The Cowherd family were friends and associates of the scientist and telephone inventor Alexander Graham Bell. Bell used the Cowherds' tinsmithing services to help produce new prototypes for the telephone, and to open Canada's first telephone factory (possibly the world's first such plant). Bell also called on them to string telephone lines made from common stovepipe wire, and to assist in demonstrations. Thomas spent many hours speaking with Alexander on the telephone between the Cowherd home in Brantford and the Bell Homestead, Canada's first point-to-point telephone line which ran approximately 3 miles (5 km) between the two homes. The two were said to be "great chums".

Canada's first telephone factory was built by Thomas's son, James H. Cowherd (July 1849 – 27 February 1881). It was a three-story brick building on Wharfe Street in Brantford, Ontario (next to the early home of the Brantford Expositor), at the back of the Cowherd's home property, that soon started manufacturing telephones for the Bell System, eventually leading to the city's style as The Telephone City.

== Poetry and writings ==

Thomas wrote verse "...with considerable merit", according to Thomas's son-in-law J.B. Parker, a journalist in Conway, Arkansas. He was a prolific poet and songwriter, and much of it appeared in newspapers (their home's property was adjacent to the Brantford Expositor). He ultimately published a collection in 1884 of over 300 pages of verse, "The Emigrant Mechanic and Other Tales Said In Verse Together With Numerous Songs Upon Canadian Subjects", which included 'An Address To Brantford, 1853':

As I have stood upon the pleasant hills

By which thou art encircled, I have cast

My eye from east to west, from north to south,

And often marked the vast extent of ground

Which thous mayst fill; laid out by God's own hand

To be glorious city, and that soon.

Then put thy shoulder to the wheel, arise

In all thy might, and let thy hardy sons

Put forth united effort in the work.

Deepen thy canal; let thy railroads make

Both quick and certain progress and neglect

No proper means to push the town ahead.
— T.C. Cowherd

Other verses included 'To The Christians Of Brantford' (1853), advising the public on the perils of alcohol in a moralistic overtone, as well as verses of praise to the visiting Prince of Wales (1860):

Welcome, thrice welcome, to our fair town,

Albert Edward, the heir to Brittania's Crown!

We hail this your visit

With feelings exquisite,

And all party spirit most cheerfully drown

In the joy of the day;

While we earnestly pray

That God's richest blessings may compass your way.

== Later years ==

Correspondence between Thomas and Bell often contained conversations about Jesus Christ. Cowherd was himself a Methodist and was called "quite preachy".
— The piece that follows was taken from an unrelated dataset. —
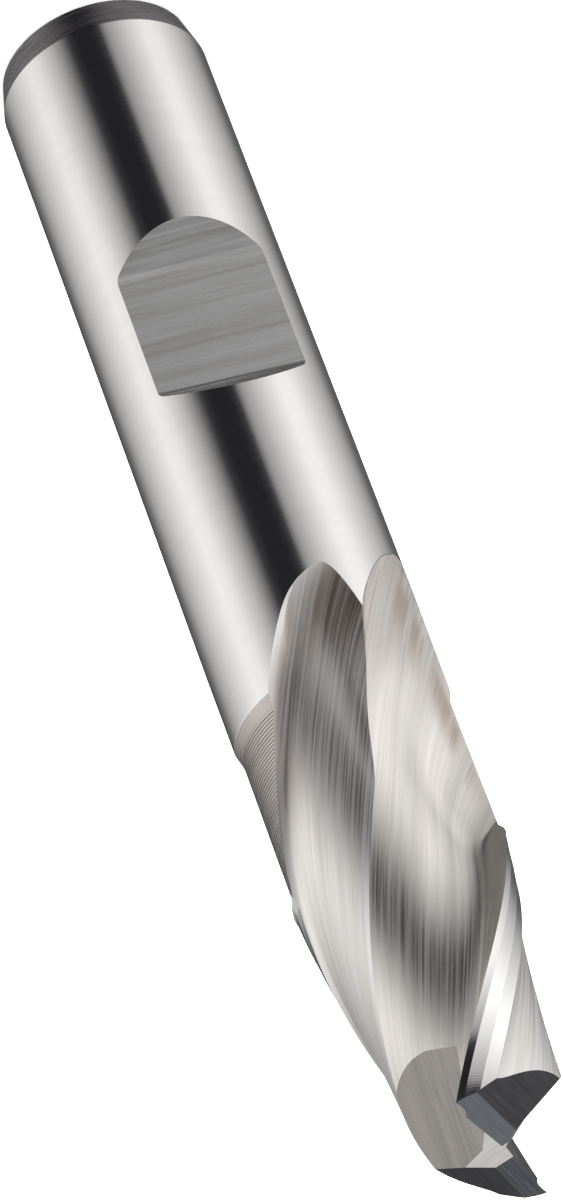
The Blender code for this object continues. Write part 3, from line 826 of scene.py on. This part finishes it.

Their son-in-law, J.B. Parker, described Thomas's home as "Just a typical English family, enjoying its own fireside and historical and magazine reading, with Thomas H. Cowherd inclined to poetical effusions and enjoying considerable prominence as a contributor to the press and later publishing a volume of his poems." The Bells were frequent visitors to their home, and Cowherd's wife was accomplished at producing home-brew from the family's mammoth vines. "...most of the brew went to invalids, for they gave much of their time and funds to looking after undernourished and aged people in temporary distress".

Thomas Cowherd died in Chatham, Ontario in 1907.